I'm not sure what went wrong, but my guess is that somehow the plug that keeps the brewed coffee in the basket when the carafe is removed was blocked somehow, and there was a torrent of coffee and ground beans all over the counter this morning. Bob spotted it a few minutes after I'd started brewing it, but not fast enough to avoid the damage. It was about a half an hour's worth of cleanup and sanitization of the coffee maker before I could try again.

Must be Monday.

July 08, 2006

Amo Eduardo

Cartoon Network has this great show called Foster's Home For Imaginary Friends. The premise is that there is a halfway house out there for imaginary friends who aren't wanted anymore -- sort of like the Island of Misfit Toys. And, being imaginary friends, they come in all shapes and sizes you can imagine, from a giant hare who's a proper English gentleman to a bizarre bird-like creature who lays plastic eggs.

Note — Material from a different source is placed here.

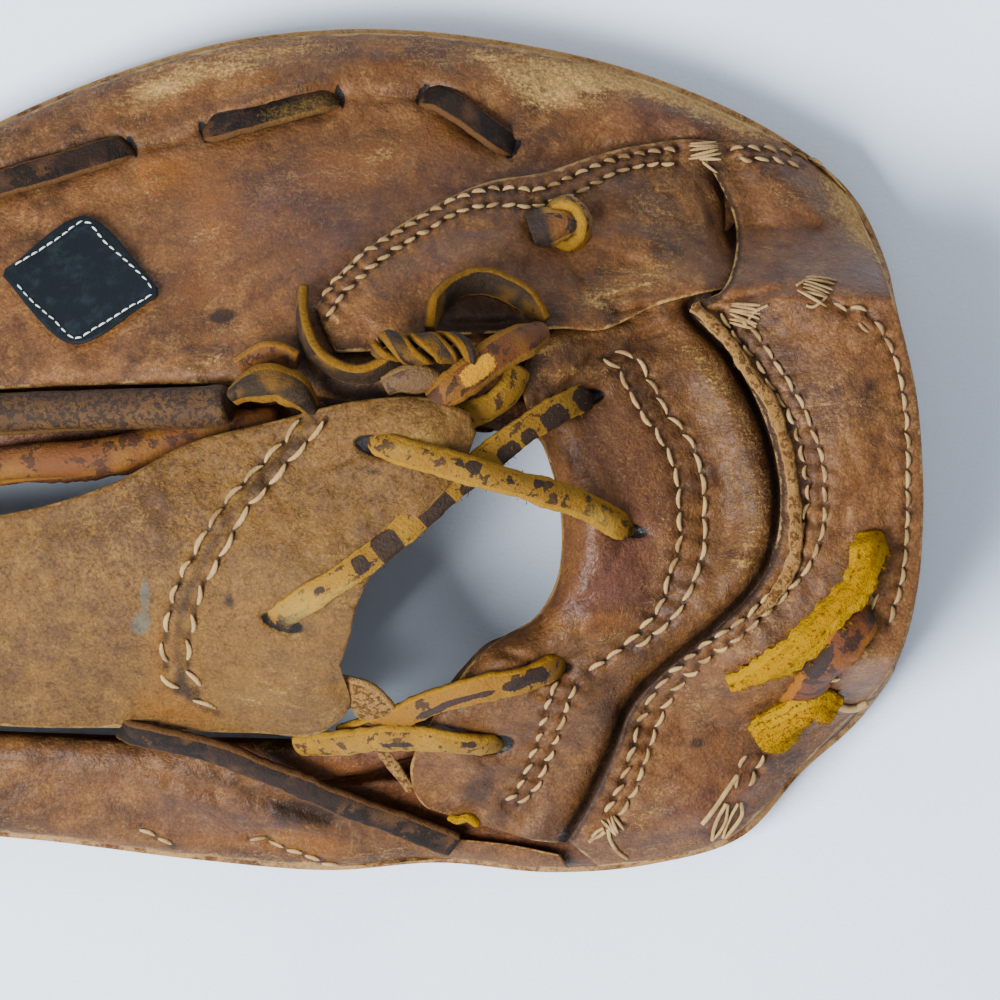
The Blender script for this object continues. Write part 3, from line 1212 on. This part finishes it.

My favorite, though, is Eduardo. He's huge, he has horns, sharp pointy teeth and he's covered in fur. He also has a belt that has a huge skull for a buckle. He's also terrified of everything that moves.

I want an Eduardo plushie.

July 07, 2006

How DO they know?

We're watching TV tonight and on comes an ad for dog food. The ad goes on and on about how healthy the food is and how great it tastes.

"How do they know?" asks James.

"How do they know what, honey?"

"How do they know it tastes good? Did they taste it?"

This is the same kid who asked who killed Ken Lay when the news broke that he'd died the other day.

He's a sweet boy, but the kid's got a cynical streak a mile wide, I swear.

July 04, 2006

The truth behind alien abductions

It's two in the morning. I'm fast asleep when I hear Bonnie scream. I turn over and look, and see James standing there, staring at her.

"I had a bad dream," he said.

She reassured him then tucked him back in.

This morning she told me that between James' big head, bleariness from being asleep and her own poor eyesight, James looked like a grey alien getting ready to abduct her when she woke up.

July 01, 2006

Contradictions!

I just thought of something really stupid today.

For a household that uses nothing but Macs, isn't it a bit coincidental that my initials are PC?